In 2014, the next nominations were judged to be a foregone conclusion: "Brace yourself for Hillary and Jeb [Bush]", as the New York Times put it, continuing to tout the latter's intelligence and intellectual leanings.

Phyllis Schlafly is adamant that Americans want leaders to support a pro-American foreign policy and conservative domestic policies, especially the reduction of Big Government with resistance to Federal intrusions into education and health, and to defend the Creator-endowed rights to life and liberty. Although in 2014 her tone was mildly despairing, she offered some hope, evoking the spirit of the Reagan years and laying down the issues that must prevail in the platform.

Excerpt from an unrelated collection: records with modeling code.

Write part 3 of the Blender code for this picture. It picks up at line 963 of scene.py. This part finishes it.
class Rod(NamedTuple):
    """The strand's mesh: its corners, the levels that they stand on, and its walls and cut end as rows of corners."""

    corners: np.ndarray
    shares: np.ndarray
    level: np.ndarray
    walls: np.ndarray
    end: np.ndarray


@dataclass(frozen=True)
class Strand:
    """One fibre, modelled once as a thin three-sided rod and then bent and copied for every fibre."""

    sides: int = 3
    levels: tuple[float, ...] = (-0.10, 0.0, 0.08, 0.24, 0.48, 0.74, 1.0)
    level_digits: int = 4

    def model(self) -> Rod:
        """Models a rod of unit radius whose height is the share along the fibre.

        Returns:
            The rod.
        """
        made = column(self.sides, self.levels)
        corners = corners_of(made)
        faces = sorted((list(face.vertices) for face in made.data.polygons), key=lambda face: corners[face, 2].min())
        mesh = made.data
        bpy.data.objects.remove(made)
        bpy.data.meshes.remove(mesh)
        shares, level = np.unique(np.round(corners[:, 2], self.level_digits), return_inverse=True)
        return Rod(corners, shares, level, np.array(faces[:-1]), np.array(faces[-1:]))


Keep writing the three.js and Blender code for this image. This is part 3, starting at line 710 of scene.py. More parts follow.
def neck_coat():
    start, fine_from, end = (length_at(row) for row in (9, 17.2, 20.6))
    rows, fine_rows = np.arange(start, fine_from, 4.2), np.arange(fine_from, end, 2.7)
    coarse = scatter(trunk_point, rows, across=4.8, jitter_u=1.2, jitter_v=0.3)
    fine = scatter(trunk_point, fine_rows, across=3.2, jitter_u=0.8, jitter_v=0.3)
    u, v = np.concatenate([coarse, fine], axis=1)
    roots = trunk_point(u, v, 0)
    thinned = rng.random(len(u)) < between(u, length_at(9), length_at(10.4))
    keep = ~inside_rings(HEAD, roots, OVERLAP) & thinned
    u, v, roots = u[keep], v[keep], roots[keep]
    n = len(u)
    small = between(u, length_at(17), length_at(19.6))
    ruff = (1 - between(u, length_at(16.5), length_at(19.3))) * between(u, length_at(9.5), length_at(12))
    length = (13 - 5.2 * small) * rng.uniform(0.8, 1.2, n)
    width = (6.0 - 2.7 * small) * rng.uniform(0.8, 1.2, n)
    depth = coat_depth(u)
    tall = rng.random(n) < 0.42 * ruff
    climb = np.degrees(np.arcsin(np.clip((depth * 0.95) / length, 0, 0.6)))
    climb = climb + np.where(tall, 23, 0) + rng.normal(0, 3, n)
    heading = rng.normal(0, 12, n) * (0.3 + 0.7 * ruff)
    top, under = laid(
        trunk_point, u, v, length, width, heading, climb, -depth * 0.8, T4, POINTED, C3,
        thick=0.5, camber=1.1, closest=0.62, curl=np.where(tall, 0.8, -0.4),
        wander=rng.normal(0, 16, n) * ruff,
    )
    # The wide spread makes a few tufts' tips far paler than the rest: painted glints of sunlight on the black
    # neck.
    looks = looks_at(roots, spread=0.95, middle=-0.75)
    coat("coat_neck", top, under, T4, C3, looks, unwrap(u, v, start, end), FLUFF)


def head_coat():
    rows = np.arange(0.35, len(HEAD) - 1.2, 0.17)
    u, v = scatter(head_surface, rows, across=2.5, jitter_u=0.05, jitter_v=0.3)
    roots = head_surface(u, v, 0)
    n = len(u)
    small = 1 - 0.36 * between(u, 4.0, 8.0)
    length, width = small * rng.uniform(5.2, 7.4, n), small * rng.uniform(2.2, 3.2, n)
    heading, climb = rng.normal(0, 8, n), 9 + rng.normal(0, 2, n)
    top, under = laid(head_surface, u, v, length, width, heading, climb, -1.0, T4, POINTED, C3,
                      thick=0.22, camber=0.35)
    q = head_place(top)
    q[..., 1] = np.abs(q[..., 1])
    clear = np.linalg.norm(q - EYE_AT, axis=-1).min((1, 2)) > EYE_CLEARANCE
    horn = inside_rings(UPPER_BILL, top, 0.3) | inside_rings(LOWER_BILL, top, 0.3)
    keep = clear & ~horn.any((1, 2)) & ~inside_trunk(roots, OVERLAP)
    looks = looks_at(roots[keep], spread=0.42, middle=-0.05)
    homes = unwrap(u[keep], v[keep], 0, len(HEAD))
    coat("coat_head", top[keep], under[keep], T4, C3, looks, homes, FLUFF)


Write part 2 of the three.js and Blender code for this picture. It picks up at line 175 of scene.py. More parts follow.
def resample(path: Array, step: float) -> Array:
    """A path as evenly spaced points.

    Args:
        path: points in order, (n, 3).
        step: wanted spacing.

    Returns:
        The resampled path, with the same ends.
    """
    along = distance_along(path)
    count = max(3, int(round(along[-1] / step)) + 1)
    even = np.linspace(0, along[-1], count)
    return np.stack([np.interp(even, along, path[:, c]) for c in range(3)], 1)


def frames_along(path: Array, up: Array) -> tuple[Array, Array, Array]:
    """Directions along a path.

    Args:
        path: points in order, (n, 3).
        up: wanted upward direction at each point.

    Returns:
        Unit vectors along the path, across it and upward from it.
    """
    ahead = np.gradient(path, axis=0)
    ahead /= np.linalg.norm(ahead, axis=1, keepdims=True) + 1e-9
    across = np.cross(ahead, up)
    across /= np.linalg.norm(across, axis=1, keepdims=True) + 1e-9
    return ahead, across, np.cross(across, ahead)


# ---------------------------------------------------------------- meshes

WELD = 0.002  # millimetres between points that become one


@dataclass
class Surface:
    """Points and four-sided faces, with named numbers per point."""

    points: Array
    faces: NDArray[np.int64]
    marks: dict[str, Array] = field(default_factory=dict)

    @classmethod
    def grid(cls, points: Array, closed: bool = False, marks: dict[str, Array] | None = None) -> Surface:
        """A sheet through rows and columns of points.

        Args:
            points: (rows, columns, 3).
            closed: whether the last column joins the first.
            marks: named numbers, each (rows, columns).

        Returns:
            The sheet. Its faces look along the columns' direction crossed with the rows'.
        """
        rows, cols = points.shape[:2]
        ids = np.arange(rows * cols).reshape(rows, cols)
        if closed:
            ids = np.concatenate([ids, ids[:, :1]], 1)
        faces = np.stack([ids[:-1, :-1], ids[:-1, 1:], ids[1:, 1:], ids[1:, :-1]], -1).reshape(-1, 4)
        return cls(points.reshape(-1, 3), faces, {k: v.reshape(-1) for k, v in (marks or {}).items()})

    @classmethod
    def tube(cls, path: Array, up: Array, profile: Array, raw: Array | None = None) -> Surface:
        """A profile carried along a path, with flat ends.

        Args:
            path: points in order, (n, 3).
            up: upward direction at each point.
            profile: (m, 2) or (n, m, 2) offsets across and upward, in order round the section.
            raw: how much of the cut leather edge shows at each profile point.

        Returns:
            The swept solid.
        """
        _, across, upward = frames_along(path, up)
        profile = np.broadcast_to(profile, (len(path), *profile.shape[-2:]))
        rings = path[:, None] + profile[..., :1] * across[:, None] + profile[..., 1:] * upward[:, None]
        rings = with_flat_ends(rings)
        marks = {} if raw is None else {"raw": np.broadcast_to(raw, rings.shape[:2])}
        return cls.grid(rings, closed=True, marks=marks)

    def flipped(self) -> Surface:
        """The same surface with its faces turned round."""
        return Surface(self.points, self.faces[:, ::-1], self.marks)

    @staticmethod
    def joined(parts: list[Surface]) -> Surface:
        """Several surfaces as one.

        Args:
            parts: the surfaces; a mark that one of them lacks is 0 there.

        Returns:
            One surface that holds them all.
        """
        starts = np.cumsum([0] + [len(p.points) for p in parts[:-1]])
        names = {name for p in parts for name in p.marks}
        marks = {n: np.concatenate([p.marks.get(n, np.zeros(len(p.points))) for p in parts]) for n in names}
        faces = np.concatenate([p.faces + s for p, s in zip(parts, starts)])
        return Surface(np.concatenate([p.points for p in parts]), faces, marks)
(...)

Bringing supremacist judges under control.
American sovereignty.
Right to life.
Marriage.
Parents' rights in education.
Protection of American workers.
Immigration and border security.

It seemed a tall order at the time, but how the situation has changed! Phyllis Schlafly is, in effect, a patriot and unashamedly an isolationist, so her support for Donald Trump is quite consistent with much of what is espoused in this work. To many of us Trump seems bizarre, and she is currently under fire for her stance even in her own Eagle Forum organisation, but he ticks many of her boxes.

Trump is not a creature of the Establishment, and his appeal to the grassroots is shamelessly populist - and often clumsy, as we witnessed in his statements on abortion. Nevertheless, he stands for America First and he has the resources to defy the Republican Establishment. For Australians, a Trump presidency would be disconcerting, as we might no longer be able to rely on US military power in the Pacific region. Much as we admire Phyllis Schlafly and dread another Clinton presidency, we must be careful what we wish for.